The Patriots waived Gordon, the speedy wide receiver who has played just 29 games since 2013, after the trade deadline, and the Seahawks were the only team to file a claim on Gordon. With DeSean Jackson and Alshon Jeffery now injured, Gordon could have pushed Nelson Agholor to be the Eagles’ top wide receiver. But the Eagles didn’t claim him, despite being ahead of the Seahawks in the order.

Gordon played only 27 snaps and had two catches for 27 yards against the 49ers in Week 10, but he’s a talented (if troubled) speedster who can add another dimension to the field.

So those are three players suiting up for the Seahawks this weekend who could have potentially worn midnight green if things had gone in a different direction. There were an assortment of reasons why the Eagles made the choices they did, but it’s clear Seattle received an influx of talent with its moves.

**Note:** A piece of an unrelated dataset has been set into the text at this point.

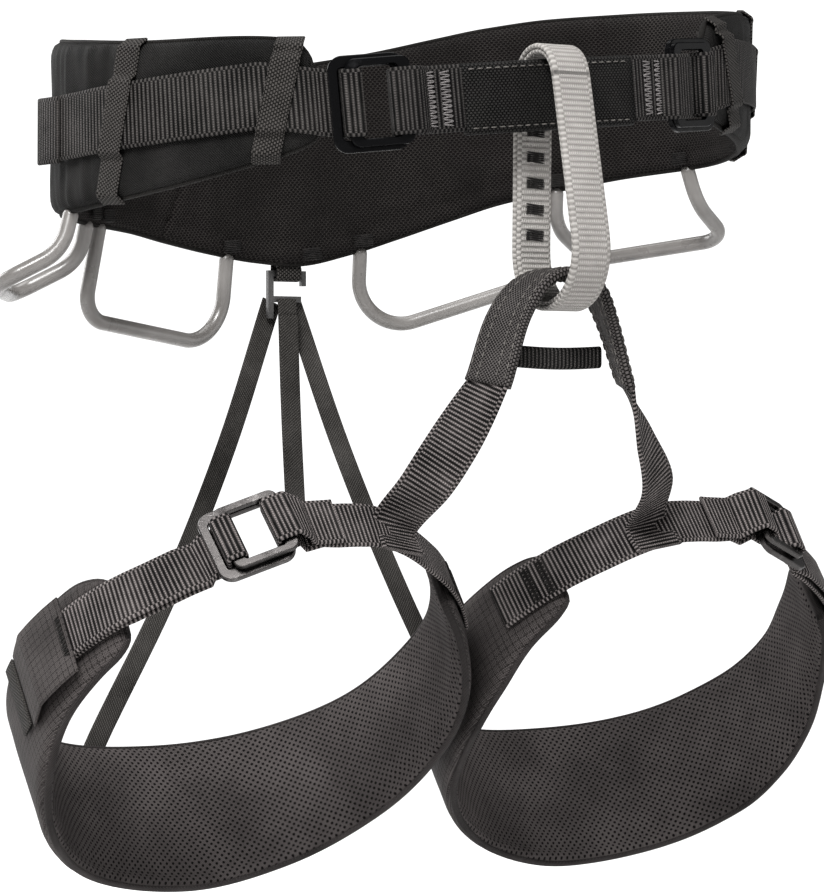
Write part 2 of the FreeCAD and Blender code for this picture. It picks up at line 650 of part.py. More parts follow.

3. This isn’t the “Legion of Boom” defense.

Remember when the Seahawks routinely had one of the most intimidating defenses in the league? With the departure of Earl Thomas during the offseason, that era came to a close. Despite adding Clowney to the defense, it still isn’t one of the NFL’s best units. The Seahawks rank No. 21 in defensive DVOA, per Football Outsiders, and they are No. 18 against the pass and No. 16 against the run.

The Seahawks rank No. 24 in yards per play (5.9), No. 28 in passing yards (2,718) and No. 22 in yards per rush (4.5). There are yards to be had against Seattle. The Eagles have the chance to put together a consistent offensive performance. They just need to make it happen.

In conclusion, don’t get hung up on Russell Wilson. There are other ways to undermine a tough opponent. PPW would concur.